Math 662: A tapas of algebra, geometry, and combinatorics
Instructor
Hal Schenck
620B Blocker
schenck@math.tamu.edu
http://www.math.tamu.edu/~schenck/VIGRE.html
Students Enrolled
Jenny Gilmore (undergrad) and Xianjin Chen, Marvin Decker, Scott Evans,
Larry Holifield, Lanvaya Kannan, Youngdeug Ko, Vince Lemoine,
Rober Main, Roel Morales, Jody Wilson and Zhigang Zhang (graduate students).
Course Description
The interplay between algebra and geometry is a beautiful (and fun!)
area of mathematical investigation. Advances in computing and algorithms
over the last quarter century have revolutionized the area, making
many (formerly inaccessable) problems tractable, and providing a fertile
ground for experimentation and conjecture. We'll begin by studying
some basic commutative algebra and connections to geometry; i.e. rings,
and ideals, varieties, the Hilbert basis theorem and nullstellensatz.
Then we'll discuss graded objects and varieties in projective space;
the Hilbert syzygy theorem says (basically) we can approximate a graded
module with a finite sequence of free modules (a finite free resolution).
The Grobner basis algorithm (which we'll study) actually lets us
compute these things; and so we have a great source of examples.

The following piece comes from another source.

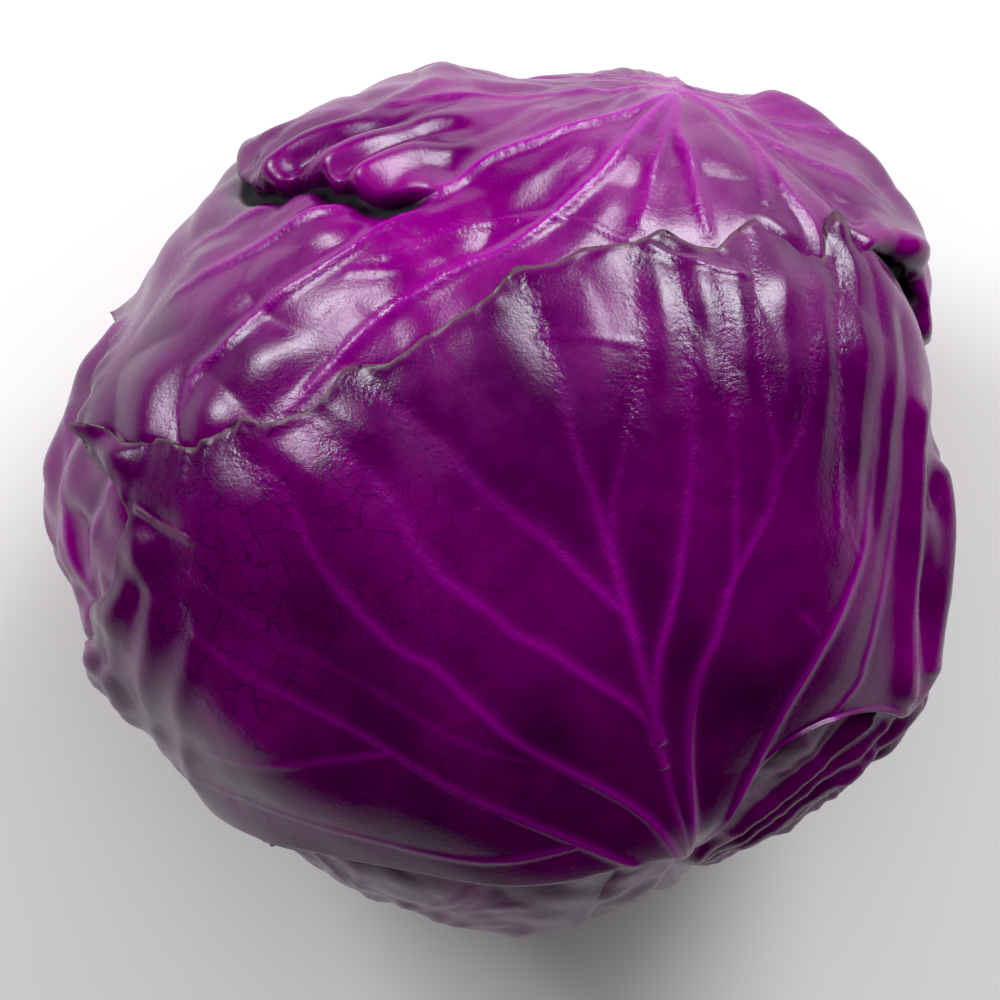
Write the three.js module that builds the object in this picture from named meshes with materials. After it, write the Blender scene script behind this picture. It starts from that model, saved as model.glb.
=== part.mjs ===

The real objective of the course is to bring whatever we choose to study
next to life by doing lots of examples. We really will take a tapas
approach, studying homological algebra (free resolutions,
Tor and Ext, Hilbert syzygy theorem), algebraic combinatorics and
algebraic topology (simplicial homology, Stanley-Reisner rings, upper
bound theorem, applications to polytopes and discrete geometry); and
classical algebraic geometry (the geometry of points and curves in
projective space).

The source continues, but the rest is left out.